The game plays with year-long turns each containing an early and late season, each approximating about six months of time. In each season, players begin by being dealt eight cards apiece. Later events and actions may modify a player’s hand size, but in general the French and British player then take turns playing cards to move forces, engage in battle, construct defenses or play out events as depicted on the cards. With some pre-planning, each season moves relatively swiftly toward the conclusion of a year of war. At the end of each year, victory points are tallied and units are checked to see if they suffer losses during the winter period between each yearly season of fighting.

Wilderness War comes with a playbook outlining several small to mid-sized games featuring particular periods in the war or a set-up for the entire war from 1755 to 1762. For my first game, we jumped in with both feet and started from the outset of the war  with me playing as the British and my experienced opponent using the French.
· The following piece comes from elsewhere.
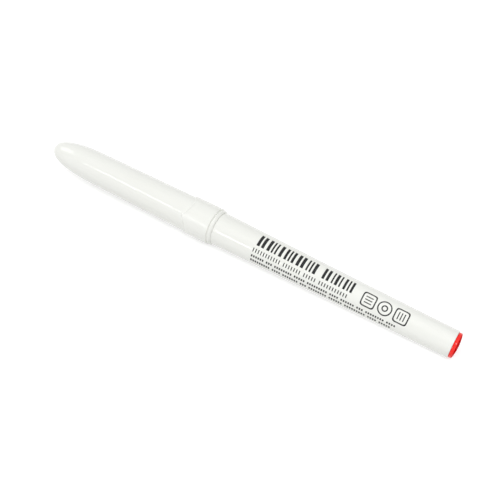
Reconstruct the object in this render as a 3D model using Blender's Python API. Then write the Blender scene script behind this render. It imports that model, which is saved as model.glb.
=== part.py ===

The French begin the game with a small force stretched across the Lake Ontario, St. Lawrence River and western Pennsylvania regions. British forces start poised on three fronts along the Hudson River, stretching west toward the eastern tip of Lake Ontario at Oswego and just south of western Pennsylvania. The French are buoyed with their strong alliances with several Indian nations while the British hold enormous access to colonial, regular British troops and numerous commanding officers waiting to be called into service.

Using the swift wilderness movement and  raiding capabilities in the 1755 and 1756 turns, the French sent Indian forces into Pennsylvania, Virginia and New England to raid unprotected British cultivated areas. The British quickly moved to redeploy their meager regulars throughout these areas to build stockades and push back further raids. At the same time, the French massed their forces and captured Fort Oswego. By the end of the second year of play, the French were already sitting on six victory points.

With a string of stockaded defenses set up to the west by the beginning of 1757, the British began to land troops at their coastal port arrivals to offset negative British political effects which stymied the use of more Colonial regulars and militia units. British troops commenced the long march into the Pennsylvania mountains and the nearby target French fort at the Ohio Forks (today’s Pittsburgh). Back to the east, the French began using their new base at Oswego to launch a push to the southeast into the Hudson Valley and the ill-defended areas around Albany, Schenectady and the Oneida region. All the while, the French continued to recruit additional Indian forces to buffer their defenses at the Ohio Forks and continue raids toward the east. The 1757 late season ended with my leaving too many British marooned in the mountains of Pennsylvania in a clear rookie mistake which led to my mass of troops taking heavy losses in the winter season.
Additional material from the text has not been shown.